Folks, Bloomberg View columnist Eli Lake is mad that President Obama is scaring people about the Iran deal. Yes, that’s right, Eli Lake took time out from his busy schedule of scaring people about Saddam Hussein’s WMD, Al-Qaeda’s conference calls, and, uh, the Iran deal, to criticize somebody else for exploiting the “Politics of Fear”:
This kind of dog whistling from Obama does a disservice to his supporters. He’s exploiting his base’s deep fear of all things neoconservative. It’s true that neocons in 2002 and 2003 supported and argued for the Iraq war. Some of them helped plan the war. But many Democrats also supported the Iraq war, including Obama’s first secretary of state, Hillary Clinton.
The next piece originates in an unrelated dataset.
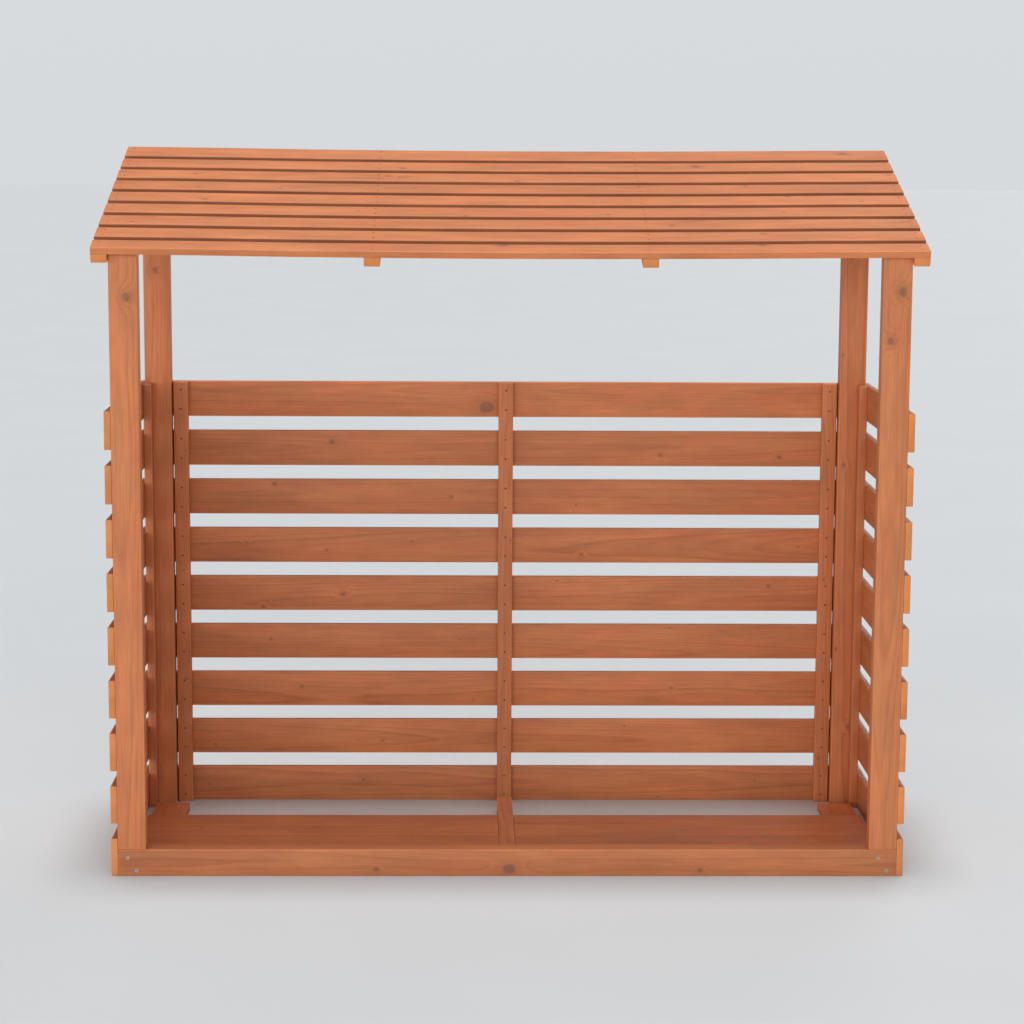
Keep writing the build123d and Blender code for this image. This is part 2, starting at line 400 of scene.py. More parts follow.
KNOT_RADII = (1.3, 1.6, 2.0, 2.5, 3.0, 4.5)  # mm
FIRST_KNOT = (0.05, 0.4)  # metres from the board's end
KNOT_SPACING = (0.16, 0.55)  # metres
CLEAR_END = 0.05  # metres at the far end with no knot's middle in it
KNOT_SIDE = 0.42  # of the board's width, to each side of its middle
KNOT_REACH = 75 * MM  # how far along the board a knot turns the grain
FAR = 10.0  # metres, for faces with no knot near them

STRETCHES = 8  # even cuts along a board, for the grain's lean and the roof's sag
CUT_MARGIN = 4 * MM  # no cut comes nearer to a board's end

# Where a board lay in its log: start along it in metres, then the pith's place beside and
# below the board in mm, and how far the pith leans over a metre, in mm
LOG_START = (0, 20)
PITH_BESIDE = 35
PITH_BELOW = (22, 80)
LEAN_ACROSS = 9
LEAN_THROUGH = 14
FLAT_NORMAL = 0.985  # a face whose normal is less along any axis is an eased edge
FACING = 0.7  # a face whose normal is more along an axis looks roughly that way

EASE_SEGMENTS = 3
EASE_ANGLE = 0.5  # radians
BOARD_SMOOTH = math.radians(25)
FIXING_SMOOTH = math.radians(35)


def board_knots(name, board):
    """Knots of a board as (along, across, radius) in metres from its middle."""
    if name in KNOTS:
        return [(a * MM, b * MM, r * MM) for a, b, r in KNOTS[name]]
    draw = random.Random("knots of " + name)
    size = board.high - board.low
    length, width = size[board.along], size[board.across]
    found, place = [], -length / 2 + draw.uniform(*FIRST_KNOT)
    while place < length / 2 - CLEAR_END:
        radius = draw.choice(KNOT_RADII) * MM
        found.append((place, draw.uniform(-KNOT_SIDE, KNOT_SIDE) * width, radius))
        place += draw.uniform(*KNOT_SPACING)
    return found


def shape_cuts(piece, name, board):
    """Cut the board across evenly, and beside each knot so that it has its own faces."""
    take(piece)
    bpy.ops.object.mode_set(mode="EDIT")
    length = (board.high - board.low)[board.along]
    places = [length * (i / STRETCHES - 0.5) for i in range(1, STRETCHES)]
    for along, _, _ in board_knots(name, board):
        places += [along - KNOT_REACH, along + KNOT_REACH]
    axis = Vector([float(i == board.along) for i in range(3)])
    middle = board.middle[board.along]
    for place in places:
        if abs(place) < length / 2 - CUT_MARGIN:
            cut(board.turn @ (axis * (middle + place)), board.turn @ axis)
    bpy.ops.object.mode_set(mode="OBJECT")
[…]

And yet in 2015 many prominent progressives still obsess about the out-of-power neocons, and darkly imply that they undermine the national interest on behalf of Israel.
For Obama’s base, the neocons were not just policy intellectuals on the wrong side of an unpopular war, but were instead agents that pulled off a kind of coup d’etat and foisted a war on an unsuspecting public. Most serious people don’t believe this anymore. But it’s nonetheless a popular fable among the net-roots to this day. What a terrifying world! Every election brings with it the prospect that our republic will fall under the power of a bunch of disloyal bureaucrats eager to shed American blood for Israel.
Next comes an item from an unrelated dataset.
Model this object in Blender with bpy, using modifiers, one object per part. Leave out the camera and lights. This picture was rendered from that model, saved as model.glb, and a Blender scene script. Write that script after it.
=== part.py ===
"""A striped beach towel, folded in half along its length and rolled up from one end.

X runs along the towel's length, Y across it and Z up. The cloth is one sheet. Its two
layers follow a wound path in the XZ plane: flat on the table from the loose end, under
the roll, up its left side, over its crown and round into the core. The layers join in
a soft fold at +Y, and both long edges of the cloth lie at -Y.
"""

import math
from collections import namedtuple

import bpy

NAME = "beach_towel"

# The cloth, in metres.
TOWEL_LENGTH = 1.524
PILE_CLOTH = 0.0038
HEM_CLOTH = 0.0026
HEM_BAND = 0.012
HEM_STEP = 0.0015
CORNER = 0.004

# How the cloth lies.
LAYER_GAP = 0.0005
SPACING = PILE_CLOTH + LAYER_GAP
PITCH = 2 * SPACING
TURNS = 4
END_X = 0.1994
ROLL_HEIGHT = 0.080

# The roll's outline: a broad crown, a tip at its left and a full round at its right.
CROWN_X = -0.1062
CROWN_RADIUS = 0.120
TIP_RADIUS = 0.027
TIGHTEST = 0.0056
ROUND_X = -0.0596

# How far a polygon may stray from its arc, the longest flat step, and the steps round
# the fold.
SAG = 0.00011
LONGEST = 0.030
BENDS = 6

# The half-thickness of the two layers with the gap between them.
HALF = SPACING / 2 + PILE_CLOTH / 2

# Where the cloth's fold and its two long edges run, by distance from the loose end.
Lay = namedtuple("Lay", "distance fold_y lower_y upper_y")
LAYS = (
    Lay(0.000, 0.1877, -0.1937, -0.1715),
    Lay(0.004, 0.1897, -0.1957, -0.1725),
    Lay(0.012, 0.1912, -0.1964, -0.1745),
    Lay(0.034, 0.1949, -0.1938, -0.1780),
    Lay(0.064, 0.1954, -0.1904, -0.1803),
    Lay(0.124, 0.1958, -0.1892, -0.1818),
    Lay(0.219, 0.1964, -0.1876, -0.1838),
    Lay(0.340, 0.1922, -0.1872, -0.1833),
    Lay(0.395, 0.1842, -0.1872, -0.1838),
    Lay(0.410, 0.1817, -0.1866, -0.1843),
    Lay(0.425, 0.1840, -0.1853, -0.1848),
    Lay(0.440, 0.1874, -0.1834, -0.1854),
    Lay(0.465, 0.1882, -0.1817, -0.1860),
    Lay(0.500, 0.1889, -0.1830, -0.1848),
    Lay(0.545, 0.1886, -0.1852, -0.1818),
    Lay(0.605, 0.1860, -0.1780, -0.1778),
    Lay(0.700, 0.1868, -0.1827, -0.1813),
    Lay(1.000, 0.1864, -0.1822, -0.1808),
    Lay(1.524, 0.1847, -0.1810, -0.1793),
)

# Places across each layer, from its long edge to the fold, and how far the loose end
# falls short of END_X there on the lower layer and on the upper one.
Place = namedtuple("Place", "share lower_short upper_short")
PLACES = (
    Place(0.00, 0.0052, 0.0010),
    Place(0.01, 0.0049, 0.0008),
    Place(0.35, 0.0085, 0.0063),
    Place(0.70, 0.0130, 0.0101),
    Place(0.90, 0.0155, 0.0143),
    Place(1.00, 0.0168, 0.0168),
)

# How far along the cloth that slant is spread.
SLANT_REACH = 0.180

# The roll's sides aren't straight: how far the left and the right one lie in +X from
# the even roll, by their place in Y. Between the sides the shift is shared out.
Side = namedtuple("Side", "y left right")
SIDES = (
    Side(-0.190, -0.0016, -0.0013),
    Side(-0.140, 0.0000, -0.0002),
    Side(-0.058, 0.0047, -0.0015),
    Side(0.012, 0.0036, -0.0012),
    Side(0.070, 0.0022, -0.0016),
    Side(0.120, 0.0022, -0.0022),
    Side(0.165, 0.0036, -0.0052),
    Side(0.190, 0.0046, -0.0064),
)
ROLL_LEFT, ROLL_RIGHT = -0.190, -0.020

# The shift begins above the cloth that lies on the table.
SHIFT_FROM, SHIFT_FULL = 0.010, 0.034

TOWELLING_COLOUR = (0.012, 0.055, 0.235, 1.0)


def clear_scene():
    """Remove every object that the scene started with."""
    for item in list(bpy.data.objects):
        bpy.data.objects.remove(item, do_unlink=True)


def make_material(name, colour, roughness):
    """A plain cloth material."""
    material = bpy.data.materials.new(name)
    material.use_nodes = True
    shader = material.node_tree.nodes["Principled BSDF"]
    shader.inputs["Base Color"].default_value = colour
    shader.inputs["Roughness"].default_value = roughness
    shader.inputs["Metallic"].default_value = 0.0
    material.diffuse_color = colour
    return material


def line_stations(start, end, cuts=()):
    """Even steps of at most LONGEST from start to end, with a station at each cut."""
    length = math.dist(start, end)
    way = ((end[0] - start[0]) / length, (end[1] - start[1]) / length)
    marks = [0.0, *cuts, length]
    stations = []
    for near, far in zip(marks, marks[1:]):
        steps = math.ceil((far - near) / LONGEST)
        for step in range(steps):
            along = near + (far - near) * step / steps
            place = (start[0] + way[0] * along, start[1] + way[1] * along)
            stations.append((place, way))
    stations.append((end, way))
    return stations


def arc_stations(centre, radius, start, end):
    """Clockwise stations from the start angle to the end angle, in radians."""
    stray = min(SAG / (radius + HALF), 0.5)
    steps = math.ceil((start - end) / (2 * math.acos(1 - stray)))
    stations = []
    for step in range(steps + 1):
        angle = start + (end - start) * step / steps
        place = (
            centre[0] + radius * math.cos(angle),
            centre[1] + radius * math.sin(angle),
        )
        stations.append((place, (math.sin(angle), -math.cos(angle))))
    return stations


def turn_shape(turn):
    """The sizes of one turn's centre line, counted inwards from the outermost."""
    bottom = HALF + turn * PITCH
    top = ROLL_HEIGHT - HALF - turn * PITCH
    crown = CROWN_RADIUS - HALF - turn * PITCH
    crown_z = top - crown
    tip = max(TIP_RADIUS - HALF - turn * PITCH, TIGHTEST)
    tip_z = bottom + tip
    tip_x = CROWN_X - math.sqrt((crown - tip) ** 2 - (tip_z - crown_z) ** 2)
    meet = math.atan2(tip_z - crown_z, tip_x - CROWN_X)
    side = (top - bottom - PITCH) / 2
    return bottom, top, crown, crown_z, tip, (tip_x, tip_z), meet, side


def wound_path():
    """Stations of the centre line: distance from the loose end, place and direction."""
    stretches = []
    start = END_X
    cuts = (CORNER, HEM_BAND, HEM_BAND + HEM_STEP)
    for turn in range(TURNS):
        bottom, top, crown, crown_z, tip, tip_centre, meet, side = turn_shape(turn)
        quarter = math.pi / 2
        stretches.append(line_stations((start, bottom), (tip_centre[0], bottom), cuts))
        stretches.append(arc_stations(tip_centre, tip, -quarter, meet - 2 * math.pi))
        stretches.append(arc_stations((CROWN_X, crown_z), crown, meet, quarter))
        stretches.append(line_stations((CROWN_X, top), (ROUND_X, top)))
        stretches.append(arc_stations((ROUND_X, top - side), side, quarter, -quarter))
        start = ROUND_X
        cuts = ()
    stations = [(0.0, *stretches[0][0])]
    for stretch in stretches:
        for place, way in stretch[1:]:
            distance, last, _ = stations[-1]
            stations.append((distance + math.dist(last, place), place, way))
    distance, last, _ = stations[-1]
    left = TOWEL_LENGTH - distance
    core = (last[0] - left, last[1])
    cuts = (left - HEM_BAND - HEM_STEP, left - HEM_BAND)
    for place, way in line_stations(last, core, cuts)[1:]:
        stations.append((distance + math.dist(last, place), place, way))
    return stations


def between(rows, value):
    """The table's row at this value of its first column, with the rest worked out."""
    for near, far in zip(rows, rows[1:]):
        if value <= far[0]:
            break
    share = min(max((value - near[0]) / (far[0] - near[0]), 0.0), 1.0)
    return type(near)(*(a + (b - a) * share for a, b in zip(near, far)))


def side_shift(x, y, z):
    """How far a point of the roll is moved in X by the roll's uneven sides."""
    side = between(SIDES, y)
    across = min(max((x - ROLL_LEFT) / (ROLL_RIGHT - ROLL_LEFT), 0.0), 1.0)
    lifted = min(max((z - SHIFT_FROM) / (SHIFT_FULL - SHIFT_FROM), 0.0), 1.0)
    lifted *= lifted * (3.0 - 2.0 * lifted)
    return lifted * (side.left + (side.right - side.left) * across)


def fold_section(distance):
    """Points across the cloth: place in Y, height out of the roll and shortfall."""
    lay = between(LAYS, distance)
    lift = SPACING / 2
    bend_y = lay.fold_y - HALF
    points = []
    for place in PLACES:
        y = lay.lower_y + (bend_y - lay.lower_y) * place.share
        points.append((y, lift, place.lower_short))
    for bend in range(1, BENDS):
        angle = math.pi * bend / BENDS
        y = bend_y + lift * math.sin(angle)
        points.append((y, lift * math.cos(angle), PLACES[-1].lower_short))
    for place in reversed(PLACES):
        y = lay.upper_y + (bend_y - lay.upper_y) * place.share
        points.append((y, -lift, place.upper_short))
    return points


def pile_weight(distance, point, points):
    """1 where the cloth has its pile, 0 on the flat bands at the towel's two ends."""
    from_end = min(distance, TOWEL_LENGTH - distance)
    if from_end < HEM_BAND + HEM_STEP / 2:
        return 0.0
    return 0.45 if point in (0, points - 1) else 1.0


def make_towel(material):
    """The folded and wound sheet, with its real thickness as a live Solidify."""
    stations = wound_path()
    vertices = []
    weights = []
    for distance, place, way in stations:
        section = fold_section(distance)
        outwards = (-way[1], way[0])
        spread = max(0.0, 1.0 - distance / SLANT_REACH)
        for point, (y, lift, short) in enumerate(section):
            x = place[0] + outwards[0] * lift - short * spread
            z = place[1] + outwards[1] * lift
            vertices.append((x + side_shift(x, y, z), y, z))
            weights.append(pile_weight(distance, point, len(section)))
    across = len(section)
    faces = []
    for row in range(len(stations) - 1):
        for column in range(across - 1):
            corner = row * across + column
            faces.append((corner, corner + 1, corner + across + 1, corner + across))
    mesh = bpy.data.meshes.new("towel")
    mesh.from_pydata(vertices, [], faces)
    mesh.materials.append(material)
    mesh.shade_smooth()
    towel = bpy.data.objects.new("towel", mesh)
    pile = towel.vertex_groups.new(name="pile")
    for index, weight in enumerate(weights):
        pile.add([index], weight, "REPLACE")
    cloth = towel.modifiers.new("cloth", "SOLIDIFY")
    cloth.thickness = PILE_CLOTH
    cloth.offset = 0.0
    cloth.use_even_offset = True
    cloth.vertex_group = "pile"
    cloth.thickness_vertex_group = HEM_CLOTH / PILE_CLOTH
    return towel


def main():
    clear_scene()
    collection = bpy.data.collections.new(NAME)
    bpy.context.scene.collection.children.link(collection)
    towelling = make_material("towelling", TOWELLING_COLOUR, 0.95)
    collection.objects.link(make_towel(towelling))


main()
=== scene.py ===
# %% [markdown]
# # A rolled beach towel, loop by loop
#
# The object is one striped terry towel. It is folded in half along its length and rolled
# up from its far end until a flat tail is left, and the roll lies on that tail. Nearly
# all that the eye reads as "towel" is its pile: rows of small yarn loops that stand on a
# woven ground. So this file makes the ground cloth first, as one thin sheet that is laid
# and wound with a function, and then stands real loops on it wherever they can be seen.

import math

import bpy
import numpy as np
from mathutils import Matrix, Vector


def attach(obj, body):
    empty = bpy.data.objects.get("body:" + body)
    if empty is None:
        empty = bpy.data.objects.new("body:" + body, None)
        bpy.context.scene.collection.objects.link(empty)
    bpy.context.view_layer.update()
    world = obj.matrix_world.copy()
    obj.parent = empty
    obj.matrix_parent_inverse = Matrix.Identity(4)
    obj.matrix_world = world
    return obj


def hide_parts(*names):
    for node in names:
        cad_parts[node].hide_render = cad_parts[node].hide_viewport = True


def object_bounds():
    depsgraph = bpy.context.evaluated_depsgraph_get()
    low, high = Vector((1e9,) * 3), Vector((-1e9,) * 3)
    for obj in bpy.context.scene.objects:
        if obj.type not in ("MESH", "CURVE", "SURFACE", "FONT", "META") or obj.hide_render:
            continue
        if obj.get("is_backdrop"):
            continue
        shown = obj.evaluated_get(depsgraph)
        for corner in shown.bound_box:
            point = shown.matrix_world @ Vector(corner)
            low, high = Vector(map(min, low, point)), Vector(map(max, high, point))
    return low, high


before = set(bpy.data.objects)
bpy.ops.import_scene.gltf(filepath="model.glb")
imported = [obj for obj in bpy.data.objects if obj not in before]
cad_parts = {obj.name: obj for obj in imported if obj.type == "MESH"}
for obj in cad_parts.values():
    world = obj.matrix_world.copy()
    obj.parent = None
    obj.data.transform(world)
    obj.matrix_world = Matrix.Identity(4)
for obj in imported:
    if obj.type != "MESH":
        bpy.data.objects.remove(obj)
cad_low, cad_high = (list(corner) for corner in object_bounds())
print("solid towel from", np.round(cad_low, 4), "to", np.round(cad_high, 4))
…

Oh my stars, what kind of monster would remind his audience that the people who are unhappy with the Iran deal are the same people who were so catastrophically wrong about the Iraq War (Eli included!) that you might want to take anything they have to say with a grain of salt? Only Barack Obama, that’s who!
Oh, and Eli? The neocons weren’t “on the wrong side” of the Iraq War. The hundreds of thousands of Iraqis who were killed, injured, or suffered the loss of loved ones in that war were the ones “on the wrong side” of it. You and your fellow neocons were at most mildly inconvenienced by the whole thing, as demonstrated by the fact that somehow people are still paying most of you to share your deep insights about American foreign policy in the Middle East.

President Obama has played to people’s fears about the nuclear deal. I shared my findings over at LobeLog:
Certainly it was wrong for President Obama to write in the Washington Times that the Iran deal “will be dangerous for America and the West — and, yes, life-threatening for Israel.”
CORRECTION: Wait, that was actually Clifford May, president of the anti-Iran deal Foundation for Defense of Democracies, back in March. Fact-checking this stuff is hard!
President Obama definitely should not have told a crowd at the Hudson Institute last week that the JCPOA “gives Iran nuclear weapons capability, laying out an R&D roadmap for it to become a nuclear threshold state in barely a decade.” Talk about fear-mongering!
CORRECTION: Actually that was another deal opponent, Senator Tom Cotton (R-AR), who said that to his Hudson Institute audience. We regret these several errors.
Undoubtedly, President Obama was wrong to say that the terms of the JCPOA would make his administration “the world’s leading financier of radical Islamic terrorism.” That statement is too ridiculous to even be called “hyperbole,” and even Obama’s 2012 opponent, Mitt Romney, called it “over the line.”
CORRECTION: After looking it up, we found out that Cotton’s fellow Senator (and a current GOP presidential candidate) Ted Cruz (R-TX) was the person who said this, in a press event on July 28. We can only offer our continued apologies for these errors.
It was indefensible for President Obama to call the Iran deal “a nightmare for the region, our national security and eventually the world at large,” and to call it “akin to declaring war on Israel and the Sunni Arabs.”
CORRECTION: Oh, apparently another Senator (and presidential hopeful), Lindsey Graham (R-SC), also a staunch deal opponent, said that.
OK, there were some holes in my initial research, but I think the general point comes across well enough.